CMB birefringence from ultra-light axion string networks

TL;DR

This paper develops an analytic framework to study the polarization rotation of CMB photons caused by ultralight axion string networks, revealing characteristic scales and signals that can inform axion properties.

Contribution

It introduces a new formalism and kernel function to calculate CMB birefringence correlations from arbitrary axion string networks, including simple loop distributions.

Findings

The angular correlation function peaks at a scale set by the loop size at recombination.

A characteristic birefringence power spectrum peak appears around a specific multipole moment.

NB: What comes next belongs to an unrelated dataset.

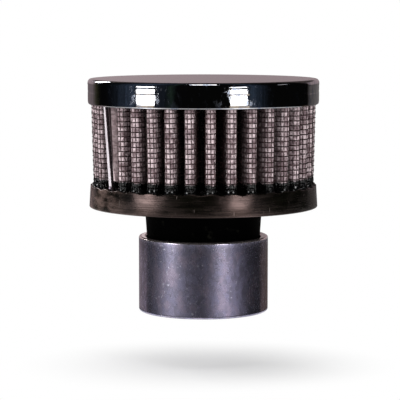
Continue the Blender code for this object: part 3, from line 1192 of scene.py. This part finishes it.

Network collapse introduces an additional scale related to the axion mass.

Abstract

The polarization of Cosmic Microwave Background (CMB) photons is rotated as they pass through (ultralight-) axion string loops. Studying this birefringence can reveal valuable information about the axion-photon coupling and the structure of the string network. We develop an approximate analytic formalism and identify a kernel function that can be used to calculate the two-point correlation function for CMB birefringence induced by an arbitrary axion string network. Using this formalism, we evaluate the birefringence signal for some simple loop distributions (including scaling and network collapse). We find that the angular correlation function has a characteristic angular scale set by $\theta_\mathrm{min}$, which corresponds to the angular extent of the loops at the time of recombination. This results in a peak in the birefringence power spectrum around $\ell_p \sim 1/\theta_\mathrm{min}$. An additional scale, controlled by the axion's mass, is introduced if the network collapses before today.